Analyzing Changes Over Time

To analyze changes in our time series data, such as temperature differences from one day to the next, we can utilize NumPy’s array operations. Let’s calculate the day-to-day differences in temperatures.

# Calculate day-to-day differences
temperature_diff = np.diff(temperatures)
print("Temperature differences:", temperature_diff)

Output:

Temperature differences: [ 2 -5  2 -4 -1  4 -1  3 -1]

Working with Dates and Times

NumPy itself doesn’t have built-in support for date and time series. However, we can use numpy.datetime64 and numpy.timedelta64 to work with dates and durations in NumPy arrays.

# Create a range of dates
start_date = np.datetime64('2023-01-01')
end_date = np.datetime64('2023-01-10')

# Generate an array of dates
dates = np.arange(start_date, end_date)
print(dates)

Output:

['2023-01-01' '2023-01-02' '2023-01-03' '2023-01-04' '2023-01-05' '2023-01-06' '2023-01-07' '2023-01-08' '2023-01-09']

Combining Dates with Time Series Data

We can combine our array of dates with the temperature array to create a structured array that represents our time series data with dates. Let’s see how it’s done.

# Combine dates with the temperature data
combined_data = np.zeros(dates.size, dtype={'names':('date', 'temperature'), 'formats':('datetime64[D]', 'f8')})
combined_data['date'] = dates
combined_data['temperature'] = temperatures[:dates.size] # Assuming we have matching temperature data
print(combined_data)

Output:

[('2023-01-01', 23.) ('2023-01-02', 25.) ('2023-01-03', 20.) ('2023-01-04', 22.)
 ('2023-01-05', 18.) ('2023-01-06', 17.) ('2023-01-07', 21.) ('2023-01-08', 20.)
 ('2023-01-09', 23.)]

Advanced Time Series with NumPy

For more advanced time series analysis, we might need to perform operations like filtering, aggregation, and custom transformations. NumPy provides us with the flexibility to perform these with ease.

Filtering Based on Date

Sometimes, we might want to analyze data for a specific time frame. We can apply filters using Boolean indexing based on the date.

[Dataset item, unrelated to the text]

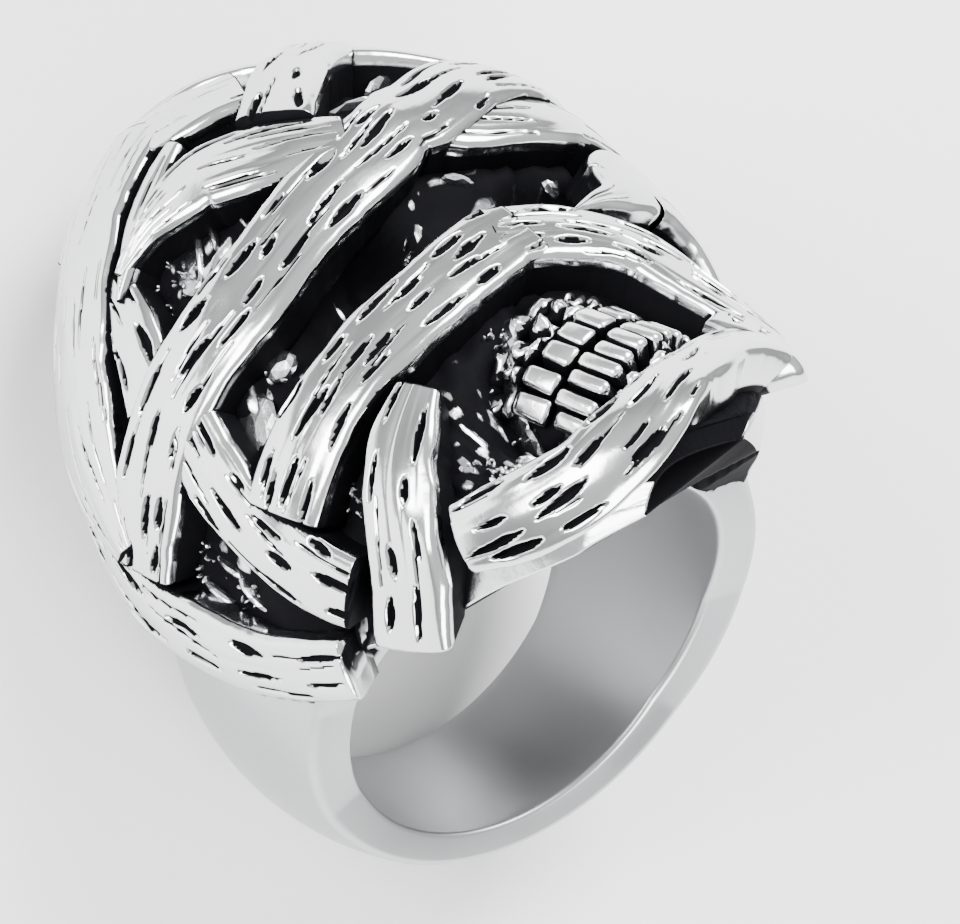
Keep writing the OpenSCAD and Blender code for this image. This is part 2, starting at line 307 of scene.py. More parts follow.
def shader_node(tree, kind, values):
    """A new node, with values for some of its sockets."""
    made = tree.nodes.new("ShaderNode" + kind)
    for socket, value in values.items():
        made.inputs[socket].default_value = value
    return made


def steel(name, colour, roughness, grain_scale, grain_depth):
    """Polished steel whose recesses are black."""
    material = bpy.data.materials.new(name)
    material.use_nodes = True
    tree = material.node_tree
    tree.nodes.clear()
    bright = shader_node(tree, "BsdfPrincipled", {"Base Color": (*colour, 1), "Metallic": 1})
    black = shader_node(tree, "BsdfPrincipled", patina)
    where = shader_node(tree, "TexCoord", {})
    grain = shader_node(tree, "TexNoise", {"Scale": grain_scale, "Detail": grain_detail})
    link(tree, where, "Object", grain, "Vector")
    rough = shader_node(tree, "MapRange", {"To Min": roughness * smoothest, "To Max": roughness * roughest})
    link(tree, grain, "Fac", rough, "Value")
    link(tree, rough, "Result", bright, "Roughness")
    uneven = shader_node(tree, "Bump", {"Strength": 1, "Distance": grain_depth})
    link(tree, grain, "Fac", uneven, "Height")
    link(tree, uneven, "Normal", bright, "Normal")
    link(tree, uneven, "Normal", black, "Normal")
    tone = shader_node(tree, "Attribute", {})
    tone.attribute_name = BLACK
    edge = shader_node(tree, "MapRange", patina_edge)
    edge.interpolation_type = "SMOOTHSTEP"
    link(tree, tone, "Fac", edge, "Value")
    mix = shader_node(tree, "MixShader", {})
    link(tree, edge, "Result", mix, "Fac")
    link(tree, bright, "BSDF", mix, 1)
    link(tree, black, "BSDF", mix, 2)
    link(tree, mix, "Shader", shader_node(tree, "OutputMaterial", {}), "Surface")
    return material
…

# Filter data for temperatures after '2023-01-05'
filter_after_specific_date = combined_data['date'] > '2023-01-05'
print(combined_data[filter_after_specific_date])

Output:

[('2023-01-06', 17.) ('2023-01-07', 21.) ('2023-01-08', 20.) ('2023-01-09', 23.)]

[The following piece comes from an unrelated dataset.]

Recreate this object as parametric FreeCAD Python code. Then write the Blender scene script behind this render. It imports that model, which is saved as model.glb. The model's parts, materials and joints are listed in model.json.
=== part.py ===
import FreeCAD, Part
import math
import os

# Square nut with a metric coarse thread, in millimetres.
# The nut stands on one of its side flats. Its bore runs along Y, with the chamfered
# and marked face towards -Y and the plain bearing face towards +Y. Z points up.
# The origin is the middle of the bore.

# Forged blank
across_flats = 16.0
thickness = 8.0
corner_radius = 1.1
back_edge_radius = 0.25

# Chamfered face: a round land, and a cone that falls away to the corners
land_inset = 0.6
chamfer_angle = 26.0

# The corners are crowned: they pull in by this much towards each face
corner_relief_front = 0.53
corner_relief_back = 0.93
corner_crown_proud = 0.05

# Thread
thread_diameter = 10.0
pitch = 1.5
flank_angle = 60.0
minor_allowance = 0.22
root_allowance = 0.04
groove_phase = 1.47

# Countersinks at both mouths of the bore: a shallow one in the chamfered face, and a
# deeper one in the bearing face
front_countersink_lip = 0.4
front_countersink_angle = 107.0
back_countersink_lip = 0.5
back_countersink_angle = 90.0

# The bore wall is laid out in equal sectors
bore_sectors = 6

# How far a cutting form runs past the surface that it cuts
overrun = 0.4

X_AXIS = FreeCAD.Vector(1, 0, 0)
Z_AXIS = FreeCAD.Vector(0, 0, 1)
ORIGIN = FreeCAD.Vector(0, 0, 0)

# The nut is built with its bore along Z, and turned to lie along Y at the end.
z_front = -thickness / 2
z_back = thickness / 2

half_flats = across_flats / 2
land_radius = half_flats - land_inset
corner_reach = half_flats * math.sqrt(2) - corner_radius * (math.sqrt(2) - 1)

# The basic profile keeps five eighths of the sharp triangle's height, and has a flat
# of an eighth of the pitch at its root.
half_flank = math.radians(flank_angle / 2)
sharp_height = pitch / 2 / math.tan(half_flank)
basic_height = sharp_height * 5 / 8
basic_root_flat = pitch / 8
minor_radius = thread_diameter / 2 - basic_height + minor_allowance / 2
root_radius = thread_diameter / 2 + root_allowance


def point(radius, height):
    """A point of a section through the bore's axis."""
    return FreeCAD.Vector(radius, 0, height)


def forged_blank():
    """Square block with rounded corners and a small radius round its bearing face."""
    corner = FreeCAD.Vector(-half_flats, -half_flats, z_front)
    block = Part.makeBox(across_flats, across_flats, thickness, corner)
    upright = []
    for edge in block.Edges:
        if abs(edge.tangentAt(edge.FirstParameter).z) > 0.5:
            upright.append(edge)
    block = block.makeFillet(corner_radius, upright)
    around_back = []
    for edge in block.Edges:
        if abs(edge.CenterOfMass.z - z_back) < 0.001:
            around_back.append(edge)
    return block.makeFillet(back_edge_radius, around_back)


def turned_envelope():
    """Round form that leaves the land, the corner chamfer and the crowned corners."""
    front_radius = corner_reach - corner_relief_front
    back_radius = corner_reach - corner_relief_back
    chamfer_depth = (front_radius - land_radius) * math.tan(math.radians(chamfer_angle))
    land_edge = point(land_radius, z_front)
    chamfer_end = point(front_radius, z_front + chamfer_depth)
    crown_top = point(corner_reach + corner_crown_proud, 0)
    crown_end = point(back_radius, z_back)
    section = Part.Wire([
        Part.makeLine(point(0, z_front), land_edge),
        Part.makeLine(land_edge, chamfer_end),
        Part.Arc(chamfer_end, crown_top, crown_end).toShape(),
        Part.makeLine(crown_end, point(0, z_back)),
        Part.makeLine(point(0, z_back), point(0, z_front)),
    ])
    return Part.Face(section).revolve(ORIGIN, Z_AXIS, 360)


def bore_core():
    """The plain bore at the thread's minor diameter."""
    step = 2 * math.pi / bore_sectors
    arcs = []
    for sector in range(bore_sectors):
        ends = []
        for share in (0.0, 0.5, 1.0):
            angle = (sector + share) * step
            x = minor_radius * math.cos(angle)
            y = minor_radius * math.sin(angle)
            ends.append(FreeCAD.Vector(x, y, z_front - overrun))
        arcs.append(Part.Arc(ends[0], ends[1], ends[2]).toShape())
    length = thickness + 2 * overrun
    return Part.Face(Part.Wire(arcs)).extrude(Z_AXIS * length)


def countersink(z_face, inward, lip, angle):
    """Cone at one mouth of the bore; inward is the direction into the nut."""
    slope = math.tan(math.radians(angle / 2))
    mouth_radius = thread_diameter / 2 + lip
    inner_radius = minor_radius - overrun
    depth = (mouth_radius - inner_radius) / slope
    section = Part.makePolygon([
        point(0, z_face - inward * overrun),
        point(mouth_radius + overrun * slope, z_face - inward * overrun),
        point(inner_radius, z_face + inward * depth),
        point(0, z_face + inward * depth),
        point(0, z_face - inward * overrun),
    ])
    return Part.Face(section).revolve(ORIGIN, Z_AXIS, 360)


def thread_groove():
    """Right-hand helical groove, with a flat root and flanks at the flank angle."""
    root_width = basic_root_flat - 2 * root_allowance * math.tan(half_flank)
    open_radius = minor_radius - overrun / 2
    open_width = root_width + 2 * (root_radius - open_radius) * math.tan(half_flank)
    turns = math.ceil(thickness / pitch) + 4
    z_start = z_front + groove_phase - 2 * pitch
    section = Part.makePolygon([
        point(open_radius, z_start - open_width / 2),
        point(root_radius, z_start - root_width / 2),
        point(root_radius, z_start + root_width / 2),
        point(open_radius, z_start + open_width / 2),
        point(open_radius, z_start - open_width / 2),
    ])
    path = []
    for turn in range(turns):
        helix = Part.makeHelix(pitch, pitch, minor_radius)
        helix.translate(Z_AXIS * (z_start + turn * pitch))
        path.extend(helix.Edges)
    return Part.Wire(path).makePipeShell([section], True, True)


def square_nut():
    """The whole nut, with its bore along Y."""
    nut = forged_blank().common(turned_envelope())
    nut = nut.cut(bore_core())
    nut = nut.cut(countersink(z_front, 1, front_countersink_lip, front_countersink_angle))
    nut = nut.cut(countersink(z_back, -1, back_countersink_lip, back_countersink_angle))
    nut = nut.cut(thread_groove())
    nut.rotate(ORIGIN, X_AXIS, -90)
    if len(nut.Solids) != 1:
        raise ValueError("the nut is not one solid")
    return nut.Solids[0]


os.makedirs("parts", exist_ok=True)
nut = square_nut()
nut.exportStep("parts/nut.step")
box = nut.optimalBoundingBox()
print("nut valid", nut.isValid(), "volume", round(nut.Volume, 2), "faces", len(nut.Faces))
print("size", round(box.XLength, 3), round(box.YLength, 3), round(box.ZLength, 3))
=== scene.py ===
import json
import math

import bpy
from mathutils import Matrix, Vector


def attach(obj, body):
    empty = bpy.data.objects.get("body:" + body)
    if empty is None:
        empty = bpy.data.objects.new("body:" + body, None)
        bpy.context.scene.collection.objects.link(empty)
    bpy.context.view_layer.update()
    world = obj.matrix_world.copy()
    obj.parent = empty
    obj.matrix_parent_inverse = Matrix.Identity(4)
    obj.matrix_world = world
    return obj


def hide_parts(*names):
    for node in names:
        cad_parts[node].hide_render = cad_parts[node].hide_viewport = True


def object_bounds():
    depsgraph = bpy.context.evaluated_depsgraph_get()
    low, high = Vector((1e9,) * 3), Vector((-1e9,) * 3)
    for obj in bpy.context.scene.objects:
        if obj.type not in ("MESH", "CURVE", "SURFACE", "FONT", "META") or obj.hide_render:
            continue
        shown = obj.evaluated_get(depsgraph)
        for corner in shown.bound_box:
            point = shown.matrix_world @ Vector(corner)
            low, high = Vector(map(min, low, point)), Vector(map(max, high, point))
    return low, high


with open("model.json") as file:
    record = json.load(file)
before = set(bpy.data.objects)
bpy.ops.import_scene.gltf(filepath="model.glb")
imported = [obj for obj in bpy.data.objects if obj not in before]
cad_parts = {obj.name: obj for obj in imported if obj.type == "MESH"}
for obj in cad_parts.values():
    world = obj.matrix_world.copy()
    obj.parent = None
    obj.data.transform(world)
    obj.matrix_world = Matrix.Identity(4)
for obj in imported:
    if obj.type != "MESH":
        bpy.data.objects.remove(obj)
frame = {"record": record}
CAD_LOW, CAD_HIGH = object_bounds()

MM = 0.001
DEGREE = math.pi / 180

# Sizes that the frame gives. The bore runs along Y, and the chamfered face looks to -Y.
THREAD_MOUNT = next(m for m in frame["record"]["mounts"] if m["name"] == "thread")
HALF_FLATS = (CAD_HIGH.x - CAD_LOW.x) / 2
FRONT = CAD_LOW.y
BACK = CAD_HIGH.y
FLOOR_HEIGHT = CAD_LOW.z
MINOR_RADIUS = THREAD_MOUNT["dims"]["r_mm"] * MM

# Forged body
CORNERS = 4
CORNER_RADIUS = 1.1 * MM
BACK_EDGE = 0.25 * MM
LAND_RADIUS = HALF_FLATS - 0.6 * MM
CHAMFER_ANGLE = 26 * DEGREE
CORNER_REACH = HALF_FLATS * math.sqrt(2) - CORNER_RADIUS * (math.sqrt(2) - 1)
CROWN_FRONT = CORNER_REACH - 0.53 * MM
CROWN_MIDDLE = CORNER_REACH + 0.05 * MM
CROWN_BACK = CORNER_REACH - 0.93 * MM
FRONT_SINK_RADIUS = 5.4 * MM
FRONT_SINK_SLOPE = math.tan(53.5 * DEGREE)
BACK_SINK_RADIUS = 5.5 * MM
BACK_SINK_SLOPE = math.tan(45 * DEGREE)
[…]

Applying Aggregations Over Time Windows

Often, we might be interested in understanding trends across various time windows. Although NumPy doesn’t provide direct functions for rolling windows, we can use stride tricks for this purpose.

Example:

import numpy as np
from numpy.lib.stride_tricks import sliding_window_view

# Generate a sample time series data
# For example, daily temperature readings over 30 days
time_series = np.random.randint(20, 40, size=30)

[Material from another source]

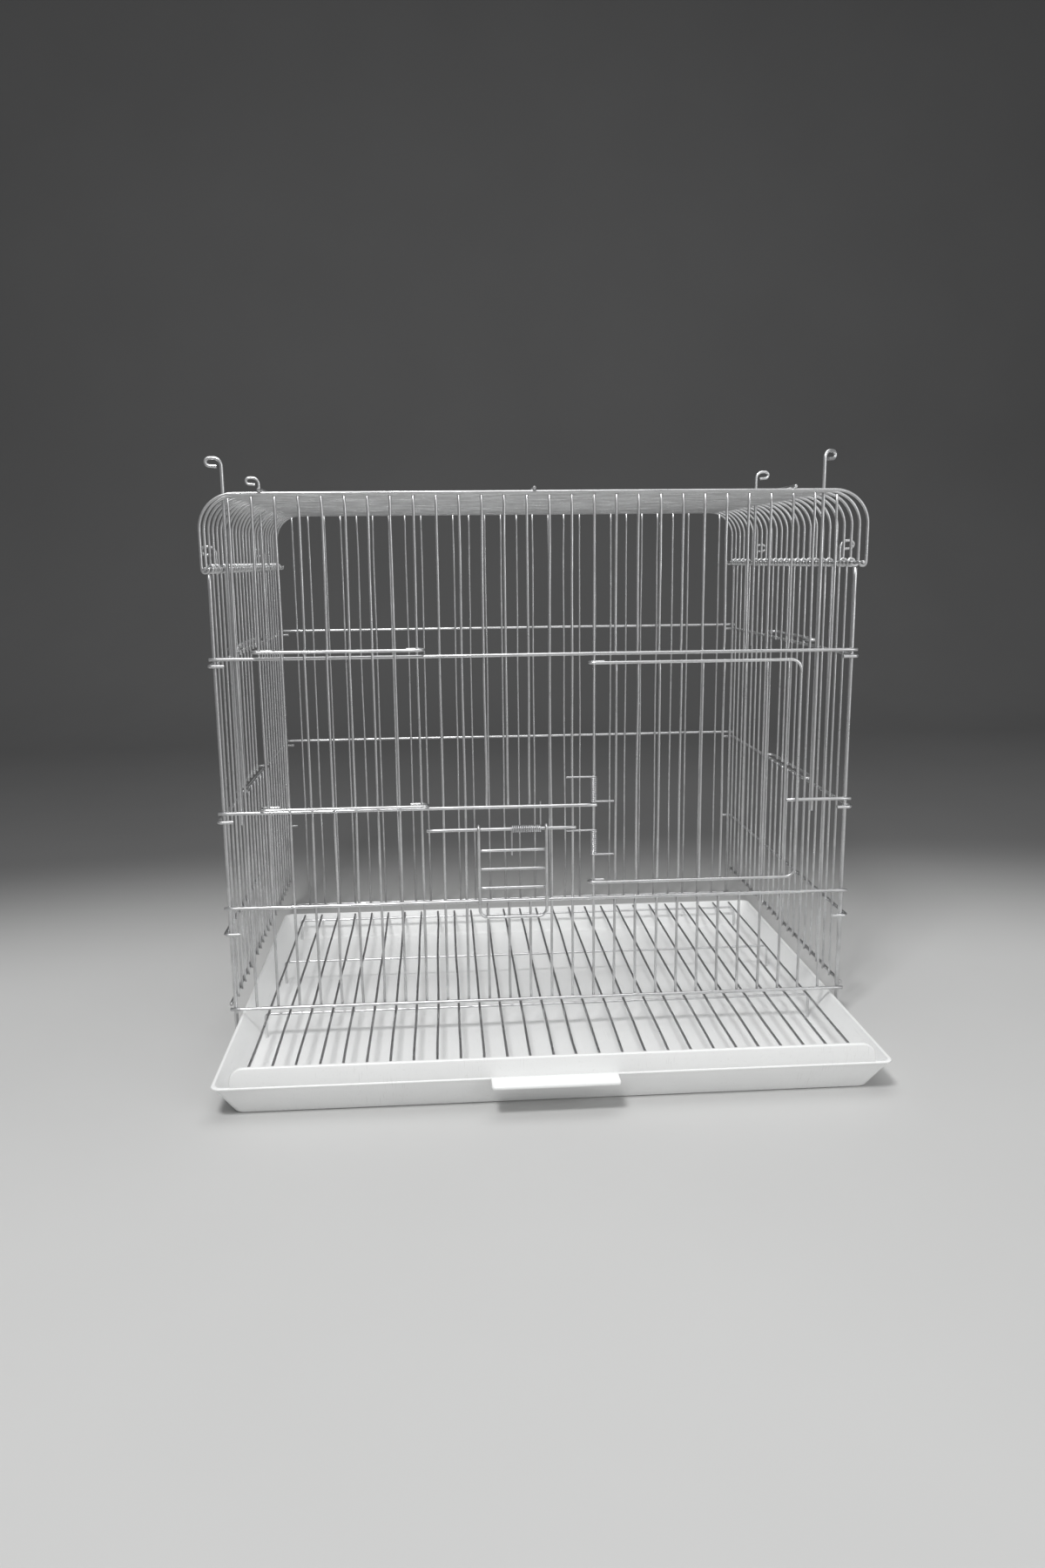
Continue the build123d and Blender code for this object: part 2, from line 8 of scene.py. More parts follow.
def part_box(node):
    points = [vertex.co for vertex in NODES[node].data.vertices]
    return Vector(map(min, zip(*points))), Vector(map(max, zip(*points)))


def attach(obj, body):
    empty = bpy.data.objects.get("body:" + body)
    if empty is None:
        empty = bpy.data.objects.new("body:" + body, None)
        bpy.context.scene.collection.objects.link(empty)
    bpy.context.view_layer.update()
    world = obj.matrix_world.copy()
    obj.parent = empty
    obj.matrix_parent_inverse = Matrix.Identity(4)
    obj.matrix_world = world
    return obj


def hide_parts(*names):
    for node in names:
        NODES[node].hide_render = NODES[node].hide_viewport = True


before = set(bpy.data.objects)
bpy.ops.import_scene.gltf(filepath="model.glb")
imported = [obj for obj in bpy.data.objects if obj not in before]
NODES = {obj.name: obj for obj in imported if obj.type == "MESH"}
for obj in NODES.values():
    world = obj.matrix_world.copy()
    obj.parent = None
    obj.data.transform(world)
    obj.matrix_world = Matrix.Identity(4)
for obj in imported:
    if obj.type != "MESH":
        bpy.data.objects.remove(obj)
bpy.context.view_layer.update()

# Define the window size for aggregation
window_size = 7  # A week

# Using stride tricks to create rolling windows
rolling_windows = sliding_window_view(time_series, window_shape=window_size)

# Applying aggregations over each rolling window
# Calculate the mean temperature for each week
weekly_averages = np.mean(rolling_windows, axis=1)

# Print the results
print("Original Time Series Data:", time_series)
print("Weekly Average Temperatures:", weekly_averages)

# The output gives us a weekly moving average of temperatures.
# Note: The length of `weekly_averages` will be `len(time_series) - window_size + 1`

In this code snippet:

  • We first generate a sample time series dataset representing daily temperature readings.
  • We define a window size (e.g., 7 days) for our rolling aggregation.
  • We use numpy.lib.stride_tricks.sliding_window_view to create rolling windows from the time series data. This function allows us to efficiently create a view of the data in rolling windows without copying it.
  • We then apply an aggregation function (mean) to each rolling window to compute the weekly average temperatures.
  • Finally, we print the original time series data and the computed weekly averages.

Conclusion

In this tutorial, we have gone over various methods to work with time series data in NumPy. We discussed generating and manipulating numerical data in the context of time series and reviewed handling dates and times. By now, you should be comfortable with the basics of time series analysis in NumPy and ready to apply these techniques in your data science projects. As you further your understanding, always explore NumPy’s documentation for the latest features and functions.